Add administrators who, for all their caring and hard work, have spent so many years drawing within the lines that they no longer have the energy, courage and imagination needed to embrace anything truly new.
And consider parents. Most are decent enough, but some simply don’t care about the education of (or much else about) their children. Schools can labor until the end of time without ever repairing the damage that bad parents and dysfunctional families inflict upon children.
And then there are teachers unions, which are constructed upon philosophical principles antithetical to free inquiry and experimentation – the lifeblood of education – and interested in money and power more than students.
For example, in a recent “As I See It” commentary in the Telegram & Gazette, the president of the Educational Association of Worcester, Leonard A. Zalauskas, first asserts that many charter schools have been closed for underperformance – “…four charters were revoked, two charters were not renewed” – yet then claims “…when a charter school isn’t living up to its responsibilities under the law, there’s no mechanism for holding them accountable.”
Zalauskas charges that “charter schools take up taxpayer money,” but also urges that we “leave public school funds in public schools,” which reiterates the myth that charter schools are not public.
By their actions, members of the School Committee have shown they essentially agree with Zalauskas. But then, the differences between the school panel and the EAW are merely cosmetic.
On the most central issue of all – the deepest and truest meaning of education – these organizations, along with most parents, lawmakers and taxpayers, have inherited the 19th-century belief that district public schools are the only “proper” home for education.
No amount of evidence will persuade them that their tattered blueprint needs to be torn up and replaced by one that gives families the power to place their students – and the money that goes with them – with any institution they choose.
If you are satisfied with incremental gains, and believe there exists a linear relationship between money spent and results achieved, you’ll be OK with any of the four candidates who read their scripts last week. After all, any of them can preside over the coming years.

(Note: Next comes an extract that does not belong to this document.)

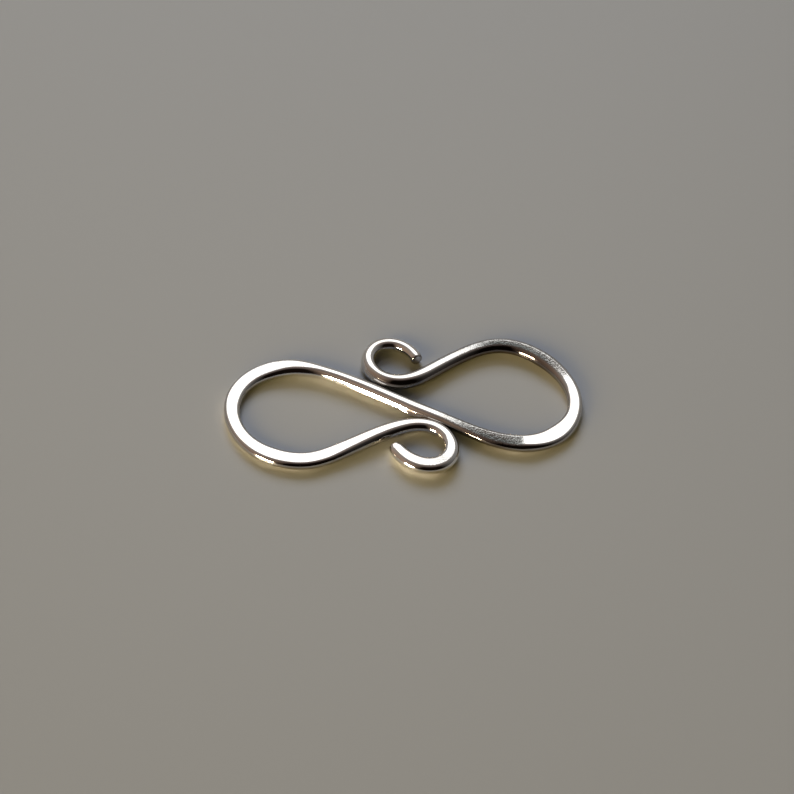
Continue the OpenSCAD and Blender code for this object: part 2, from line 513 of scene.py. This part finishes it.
def silverMaterial(s):
    material = bpy.data.materials.new("polishedSilver")
    material.use_nodes = True
    tree = material.node_tree
    tree.nodes.clear()
    spot = addNode(tree, "ShaderNodeTexCoord").outputs["Object"]
    pits = addNode(tree, "ShaderNodeAttribute", attribute_name="pits").outputs["Fac"]
    # painted shade on the flanks, carried as an attribute
    tarnish = addNode(tree, "ShaderNodeAttribute", attribute_name="tarnish").outputs["Fac"]
    along = addNode(tree, "ShaderNodeAttribute", attribute_name="alongWire").outputs["Fac"]

    def noise(scale, detail):
        inputs = {"Vector": spot, "Scale": scale, "Detail": detail}
        return addNode(tree, "ShaderNodeTexNoise", inputs).outputs["Fac"]

    def bump(height, depth, under=None):
        inputs = {"Height": height, "Strength": 1.0, "Distance": depth}
        if under is not None:
            inputs["Normal"] = under
        return addNode(tree, "ShaderNodeBump", inputs).outputs[0]

    clouds = noise(s["cloudSize"], 4.0)
    tint = addRamp(tree, clouds, zip(s["cloudRange"], (s["bright"], s["warm"])))
    # the pitted flats' dull tone is partly painted shade, and the flanks' dark tone is painted
    # shade
    for share, tone in ((pits, "pittedAndShadedTone"), (tarnish, "tarnished")):
        inputs = {"Factor": share, 6: tint, 7: (*s[tone], 1.0)}
        tint = addNode(tree, "ShaderNodeMix", inputs, data_type="RGBA").outputs[2]

    haze = noise(s["cloudSize"] * s["hazeFineness"], 5.0)
    rough = addRange(tree, haze, s["hazeRange"], s["roughness"])
    pitted = addMath(tree, "MULTIPLY", pits, s["pittedRoughness"])
    rough = addMath(tree, "ADD", rough, pitted)

    # fine polishing lines round the wire, and pits where the hammered flat is rough
    line = addMath(tree, "MULTIPLY", along, s["lineSize"])
    inputs = {"W": line, "Scale": 1.0, "Detail": 2.0}
    lines = addNode(tree, "ShaderNodeTexNoise", inputs, noise_dimensions="1D").outputs["Fac"]
    grain = noise(s["pitSize"], 2.0)
    grain = addRange(tree, grain, s["pitRange"], interpolation_type="SMOOTHSTEP")
    lined = bump(lines, s["lineDepth"])
    pitBump = bump(addMath(tree, "MULTIPLY", grain, pits), s["pitDepth"], lined)
    shader = addNode(
        tree, "ShaderNodeBsdfPrincipled",
        {"Base Color": tint, "Metallic": 1.0, "Roughness": rough, "Normal": pitBump},
    )
    addNode(tree, "ShaderNodeOutputMaterial", {"Surface": shader.outputs[0]})
    return material


hammeredWire = sweepWire(wire, silverMaterial(silver))
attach(hammeredWire, "root")
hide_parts("clasp_wire")
print("wire bent and hammered:", len(hammeredWire.data.polygons), "faces")


floor = {
    "size": 3.0,             # metres
    "drop": 0.00001,         # metres under the clasp
    "colour": (0.50, 0.49, 0.485),
    "roughness": 0.4,        # satin, so it carries a soft mirror image of the lamp
    "specular": 0.5,
}


def makeFloor(f):
    h = f["size"] / 2.0
    z = -f["drop"]
    mesh = bpy.data.meshes.new("floor")
    mesh.from_pydata([(-h, -h, z), (h, -h, z), (h, h, z), (-h, h, z)], [], [(0, 1, 2, 3)])
    item = bpy.data.objects.new("floor", mesh)
    bpy.context.scene.collection.objects.link(item)
    material = bpy.data.materials.new("paleFloor")
    material.use_nodes = True
    shader = material.node_tree.nodes["Principled BSDF"]
    shader.inputs["Base Color"].default_value = (*f["colour"], 1.0)
    shader.inputs["Roughness"].default_value = f["roughness"]
    shader.inputs["Specular IOR Level"].default_value = f["specular"]
    mesh.materials.append(material)
    return item


makeFloor(floor)
print("floor laid")


# azimuth is counted from straight behind the clasp, to the right; sizes are in degrees.
# A card is seen in the silver only, and a glow lights the floor only.
lights = {
    "windowCard": {"azimuth": -6.0, "elevation": 47.0, "wide": 36.0, "high": 18.0,
                   "distance": 1.5, "radiance": 1.2, "colour": (1.0, 0.99, 0.99), "card": True},
    "windowGlow": {"azimuth": -4.0, "elevation": 27.0, "wide": 34.0, "high": 18.0,
                   "distance": 1.5, "radiance": 11.3, "colour": (0.88, 1.0, 1.22), "card": False},
    "lampRim": {"azimuth": -129.7, "elevation": 6.0, "wide": 27.0, "high": 16.0,
                "distance": 1.05, "radiance": 0.9, "colour": (1.0, 0.82, 0.60), "card": True},
    "lampCard": {"azimuth": -129.7, "elevation": 4.75, "wide": 21.0, "high": 12.5,
                 "distance": 1.0, "radiance": 90.0, "colour": (1.0, 0.85, 0.60), "card": True},
    "lampGlow": {"azimuth": -131.0, "elevation": 20.0, "wide": 25.0, "high": 22.0,
                 "distance": 1.0, "radiance": 3.9, "colour": (1.0, 0.77, 0.40), "card": False},
    "roomGlow": {"azimuth": -145.0, "elevation": 23.0, "wide": 130.0, "high": 32.0,
                 "distance": 1.0, "radiance": 1.22, "colour": (1.25, 0.98, 0.33), "card": False},
    "ceilingGlow": {"azimuth": -100.0, "elevation": 70.0, "wide": 80.0, "high": 80.0,
                    "distance": 1.0, "radiance": 0.03, "colour": (1.1, 0.99, 0.70), "card": False},
}
# what the silver sees besides, in a few plain tones: by azimuth near the floor, and by depth
# overhead
surroundings = {
    "dark": (0.005, 0.003, 0.002),
    "warm": (0.28, 0.20, 0.15),
    "pale": (0.25, 0.24, 0.23),
    "around": ((-155.0, "dark"), (-125.0, "warm"), (-95.0, "warm"), (-35.0, "pale"),
               (40.0, "pale"), (140.0, "dark")),
    "overheadFront": (0.02, 0.014, 0.014),
    "overheadBack": (0.19, 0.15, 0.135),
    "overheadDepth": (-0.55, 0.35),   # y of the direction, from the front tone to the back one
    "rise": (0.8, 1.0),               # z of the direction, from the tones around to those overhead
    "seen": (0.62, 0.61, 0.60),       # for the camera alone
}


def direction(azimuth, elevation):
    a, e = math.radians(azimuth), math.radians(elevation)
    return Vector((math.sin(a) * math.cos(e), math.cos(a) * math.cos(e), math.sin(e)))


def makeLight(name, s):
    data = bpy.data.lights.new(name, "AREA")
    data.shape = "RECTANGLE"
    data.size = 2.0 * s["distance"] * math.tan(math.radians(s["wide"] / 2.0))
    data.size_y = 2.0 * s["distance"] * math.tan(math.radians(s["high"] / 2.0))
    data.color = s["colour"]
    data.energy = s["radiance"] * math.pi * data.size * data.size_y
    item = bpy.data.objects.new(name, data)
    bpy.context.scene.collection.objects.link(item)
    toward = direction(s["azimuth"], s["elevation"])
    item.location = toward * s["distance"]
    item.rotation_euler = toward.to_track_quat("Z", "Y").to_euler()
    item.visible_diffuse = not s["card"]
    item.visible_glossy = s["card"]


def makeWorld(s):
    world = bpy.data.worlds.new("surroundings")
    world.use_nodes = True
    tree = world.node_tree
    tree.nodes.clear()
    look = addNode(tree, "ShaderNodeTexCoord").outputs["Generated"]
    toward = addNode(tree, "ShaderNodeSeparateXYZ", {0: look}).outputs

    def passOver(value, limits):
        return addRange(tree, value, limits, interpolation_type="SMOOTHSTEP")

    def blend(share, a, b):
        tones = [x if isinstance(x, bpy.types.NodeSocket) else (*x, 1.0) for x in (a, b)]
        inputs = {"Factor": share, 6: tones[0], 7: tones[1]}
        return addNode(tree, "ShaderNodeMix", inputs, data_type="RGBA").outputs[2]

    turn = addMath(tree, "ARCTAN2", toward["X"], toward["Y"])
    turn = addMath(tree, "MULTIPLY_ADD", turn, 0.5 / math.pi, 0.5)
    around = addRamp(tree, turn, [((a + 180.0) / 360.0, s[tone]) for a, tone in s["around"]])
    depth = passOver(toward["Y"], s["overheadDepth"])
    overhead = blend(depth, s["overheadFront"], s["overheadBack"])
    tone = blend(passOver(toward["Z"], s["rise"]), around, overhead)
    path = addNode(tree, "ShaderNodeLightPath").outputs
    # the floor is lit by the lights alone
    tone = blend(path["Is Diffuse Ray"], tone, (0.0, 0.0, 0.0))
    tone = blend(path["Is Camera Ray"], tone, s["seen"])
    background = addNode(tree, "ShaderNodeBackground", {"Color": tone})
    addNode(tree, "ShaderNodeOutputWorld", {"Surface": background.outputs[0]})
    bpy.context.scene.world = world


for name, settings in lights.items():
    makeLight(name, settings)
makeWorld(surroundings)
bpy.context.scene.view_settings.view_transform = "Standard"
print("lights set")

Those will be years of small advances and corresponding reverses. Scores will edge up and slide back. Curricula will be tweaked. Focus groups will be convened. Diversity will be celebrated.
But revolutionary change and world-class education will remain beyond the grasp of the Worcester Public Schools.
Because a committee unwilling to look beyond its own walls is a committee held captive by cowardice. And a learning community unwilling to demand excellence of its leaders is one that will never achieve excellence for itself.
With much effort and a bit of luck, Worcester may well remain among the better urban school districts in Massachusetts. But it is nothing short of tragic that Worcester refuses to embrace the freedom and choice that could someday place it among the very best districts nationwide.
More news, opinion and perspective on public schools from Worcester Sun:
Worcester schools fumble chance at anti-violence program [Dec. 16, 2015]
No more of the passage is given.